» **Available records**
● ● ● ● ●

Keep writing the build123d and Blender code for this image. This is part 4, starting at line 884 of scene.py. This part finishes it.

● ● ● ● ●

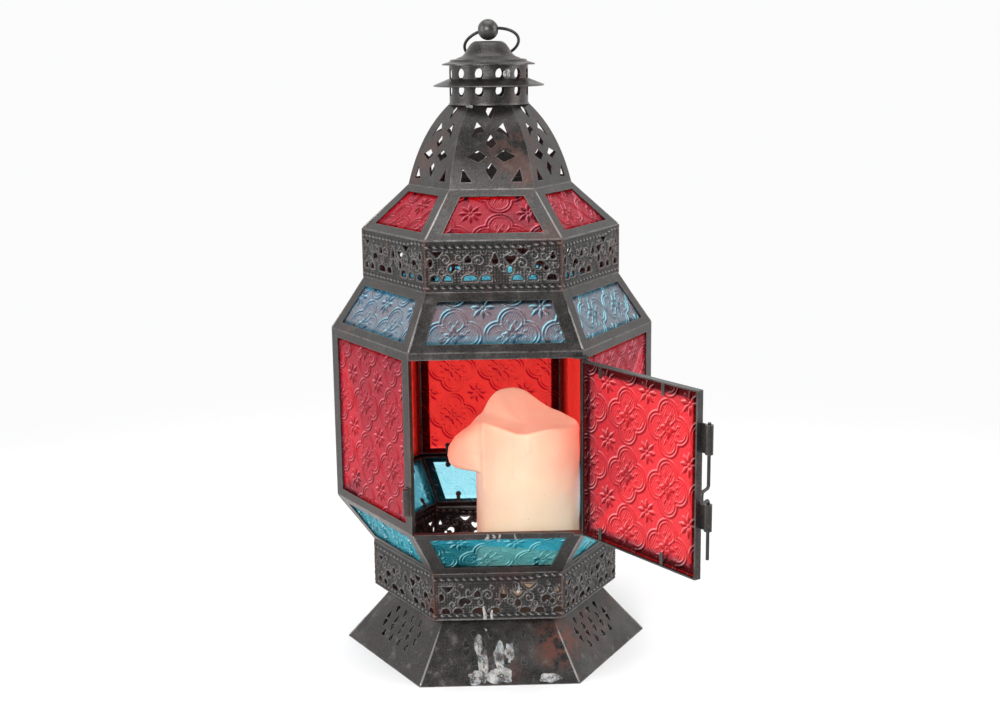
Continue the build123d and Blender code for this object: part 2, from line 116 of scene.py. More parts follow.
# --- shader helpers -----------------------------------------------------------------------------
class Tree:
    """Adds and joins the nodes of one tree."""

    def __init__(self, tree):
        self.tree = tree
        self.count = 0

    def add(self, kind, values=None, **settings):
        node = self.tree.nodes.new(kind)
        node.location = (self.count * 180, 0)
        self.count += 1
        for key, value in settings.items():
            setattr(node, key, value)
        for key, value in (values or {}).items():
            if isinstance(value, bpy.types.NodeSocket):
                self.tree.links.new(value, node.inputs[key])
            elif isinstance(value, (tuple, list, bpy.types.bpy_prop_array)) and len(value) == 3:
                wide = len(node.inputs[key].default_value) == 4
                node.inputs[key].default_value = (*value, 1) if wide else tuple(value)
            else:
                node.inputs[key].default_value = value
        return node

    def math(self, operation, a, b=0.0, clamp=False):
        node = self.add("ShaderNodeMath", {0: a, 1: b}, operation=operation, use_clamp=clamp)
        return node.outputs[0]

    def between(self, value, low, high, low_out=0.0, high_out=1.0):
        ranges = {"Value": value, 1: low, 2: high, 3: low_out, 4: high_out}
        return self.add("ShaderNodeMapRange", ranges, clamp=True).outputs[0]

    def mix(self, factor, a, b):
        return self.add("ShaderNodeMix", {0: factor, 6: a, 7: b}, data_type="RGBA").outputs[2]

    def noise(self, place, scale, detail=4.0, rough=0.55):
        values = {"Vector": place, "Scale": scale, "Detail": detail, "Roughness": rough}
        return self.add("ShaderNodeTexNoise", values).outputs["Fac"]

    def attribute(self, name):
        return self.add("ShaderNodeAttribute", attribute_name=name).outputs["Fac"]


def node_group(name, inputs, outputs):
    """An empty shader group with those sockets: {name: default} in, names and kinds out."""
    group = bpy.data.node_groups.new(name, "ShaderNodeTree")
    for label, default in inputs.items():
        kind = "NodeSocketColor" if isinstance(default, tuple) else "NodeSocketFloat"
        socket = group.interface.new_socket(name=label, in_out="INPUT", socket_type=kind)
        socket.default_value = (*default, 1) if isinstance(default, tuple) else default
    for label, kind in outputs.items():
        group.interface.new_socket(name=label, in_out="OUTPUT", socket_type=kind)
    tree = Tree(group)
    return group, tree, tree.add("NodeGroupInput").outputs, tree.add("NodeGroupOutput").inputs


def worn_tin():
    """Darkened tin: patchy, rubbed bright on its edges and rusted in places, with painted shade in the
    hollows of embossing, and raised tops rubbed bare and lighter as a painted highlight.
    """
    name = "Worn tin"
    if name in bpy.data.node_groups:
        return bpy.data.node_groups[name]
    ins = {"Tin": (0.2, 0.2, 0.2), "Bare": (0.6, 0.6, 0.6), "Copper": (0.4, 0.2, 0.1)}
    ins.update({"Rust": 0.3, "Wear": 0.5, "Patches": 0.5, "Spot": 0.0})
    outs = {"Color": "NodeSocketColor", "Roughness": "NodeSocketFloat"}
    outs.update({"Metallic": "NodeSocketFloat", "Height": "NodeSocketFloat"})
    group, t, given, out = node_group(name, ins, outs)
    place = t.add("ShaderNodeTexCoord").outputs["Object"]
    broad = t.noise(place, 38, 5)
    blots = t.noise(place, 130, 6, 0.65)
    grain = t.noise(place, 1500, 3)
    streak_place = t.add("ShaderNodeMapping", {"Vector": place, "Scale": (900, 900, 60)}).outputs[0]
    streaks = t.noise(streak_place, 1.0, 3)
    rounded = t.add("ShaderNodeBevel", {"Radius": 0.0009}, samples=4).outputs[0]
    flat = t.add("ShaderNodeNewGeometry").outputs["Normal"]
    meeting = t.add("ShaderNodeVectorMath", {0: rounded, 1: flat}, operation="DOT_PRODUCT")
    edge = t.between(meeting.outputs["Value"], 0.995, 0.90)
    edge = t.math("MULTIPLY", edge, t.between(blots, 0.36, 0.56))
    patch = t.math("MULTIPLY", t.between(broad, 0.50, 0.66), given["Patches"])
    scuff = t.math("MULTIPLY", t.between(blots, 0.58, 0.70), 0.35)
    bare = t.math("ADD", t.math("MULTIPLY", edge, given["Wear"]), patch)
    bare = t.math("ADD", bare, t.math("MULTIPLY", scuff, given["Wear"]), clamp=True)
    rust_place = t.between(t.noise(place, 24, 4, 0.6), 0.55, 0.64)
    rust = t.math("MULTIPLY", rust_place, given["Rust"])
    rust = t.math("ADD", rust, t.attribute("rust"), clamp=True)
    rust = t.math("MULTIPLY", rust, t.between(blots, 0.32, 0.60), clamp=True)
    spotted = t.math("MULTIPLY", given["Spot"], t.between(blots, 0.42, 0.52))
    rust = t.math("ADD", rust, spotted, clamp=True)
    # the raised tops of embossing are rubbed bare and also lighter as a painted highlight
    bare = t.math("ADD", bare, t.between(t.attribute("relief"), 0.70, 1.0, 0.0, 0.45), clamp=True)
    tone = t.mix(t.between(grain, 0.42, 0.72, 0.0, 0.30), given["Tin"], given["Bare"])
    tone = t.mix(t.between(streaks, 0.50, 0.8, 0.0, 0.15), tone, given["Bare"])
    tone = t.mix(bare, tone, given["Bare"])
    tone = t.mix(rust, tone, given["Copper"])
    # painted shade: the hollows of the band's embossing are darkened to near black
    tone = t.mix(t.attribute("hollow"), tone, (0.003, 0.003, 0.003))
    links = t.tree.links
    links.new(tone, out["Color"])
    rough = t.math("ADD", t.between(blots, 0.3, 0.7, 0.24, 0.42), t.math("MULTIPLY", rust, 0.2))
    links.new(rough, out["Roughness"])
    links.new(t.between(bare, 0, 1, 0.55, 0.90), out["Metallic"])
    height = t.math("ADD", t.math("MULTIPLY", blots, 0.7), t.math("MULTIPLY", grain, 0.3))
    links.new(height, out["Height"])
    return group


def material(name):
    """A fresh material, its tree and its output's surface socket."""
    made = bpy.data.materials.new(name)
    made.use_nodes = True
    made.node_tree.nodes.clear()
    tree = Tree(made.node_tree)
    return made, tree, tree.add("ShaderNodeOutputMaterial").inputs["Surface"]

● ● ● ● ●

Reproduce each line of the material containing the word "code".

Keep writing the build123d and Blender code for this image. This is part 4, starting at line 884 of scene.py. This part finishes it.
Continue the build123d and Blender code for this object: part 2, from line 116 of scene.py. More parts follow.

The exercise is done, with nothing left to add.